There are several methods to solve this optimization problem, which is quite a classic in computing. The traditional approach consists in creating a mathematical model that will take into account the whole set of constraints, from both the electricity and the computing sides. We took a different approach, in which the electricity side and the computing side are optimized separately, then a negotiation loop steps in.
On the one side, the electrical system is optimized according to a set workload so as to meet the servers’ requirements for a given duration (three days in this project) thanks to linear programming techniques. On the other, the computing system optimizes its running according to the expected electricity supply thanks to heuristic algorithms (providing approximate results).
To do this, there are two options. The first option: it is possible to take action at the level of the servers by varying their speed. A traditional computer will generally have a processor frequency of 3 GHZ that can be reduced. If it runs at 1 GHz it may go three times slower, but it will save over three times the energy consumed! It is also possible to act on computer task planning by delaying the running of certain non-urgent tasks.
We then developed a negotiation algorithm using game theory to meet the constraints coming from both sides. These are thus the three building blocks used to optimize the use of renewable energies in the datacenter.
What is new in DATAZERO2, the second phase of the project that began in 2020?
In DATAZERO2, we work a lot on the notion of uncertainty. Weather forecasts and load predictions are intrinsically uncertain data. In DATAZERO1, when we realized we were wrong, that we would not have access to the electric power expected, we relaunched the optimization. For the second stage of the project, we wanted to take uncertainty into account right from the beginning.
We attached an “object of uncertainty” to the electricity production and the computing load forecasts then developed new optimization algorithms under uncertainty. We hope the results will show us that the impact of errors is lower and that we no longer have to relaunch an optimization because the system is capable of anticipating these and adapting automatically.
How will the various algorithms that you have described be made available to companies to design and run decarbonized datacenters?
With DATAZERO2, we are seeking to increase the maturity of our software. Our aim is to reach maturity level 5, which would enable us to work with a software development company to turn the solution into a commercial product.
We are leaning towards an open-source model, with the usable software made available for those who wish to provide expertise in the design of renewable energy datacenters. This is currently under discussion with our industry partner, Eaton.

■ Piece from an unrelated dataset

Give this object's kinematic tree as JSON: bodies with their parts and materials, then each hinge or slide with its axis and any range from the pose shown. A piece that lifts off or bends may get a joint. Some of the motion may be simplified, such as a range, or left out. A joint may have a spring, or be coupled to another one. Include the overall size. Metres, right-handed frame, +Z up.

The maturing of software from research is a major challenge and we are trying to find ways to develop our work. We could, for example, be accompanied by a technology transfer acceleration company (société d’accélération du transfert de technologies, or SATT), a structure whose aim is to transfer the results of research to companies and take inventions to a maturity level close to that of the market.
Final question: what would an “ideal DATAZERO” datacenter look like in your opinion?
Firstly, we must specify that the DATAZERO project is targeting average-sized datacenters, consuming up to 1 MW of electric power. An ideal renewable energy datacenter is first and foremost a totally independent and autonomous infrastructure that does not need to rely on an external electricity provider.
However, today, we face a psychological barrier. Customers are reluctant at the idea of running a datacenter that is not connected to the electrical grid. Our challenge is to show that it is possible, and this while limiting redundancy as much as possible during dimensioning. If a datacenter runs with three wind turbines, we could estimate that it is necessary to install six in order to guarantee its resilience. But it is highly unlikely that all three wind turbines would break down at the same time. We therefore seek to determine the optimal configuration. In an ideal scenario, the datacenter would only need four wind turbines and we would have managed to convince the buyer that this is sufficient.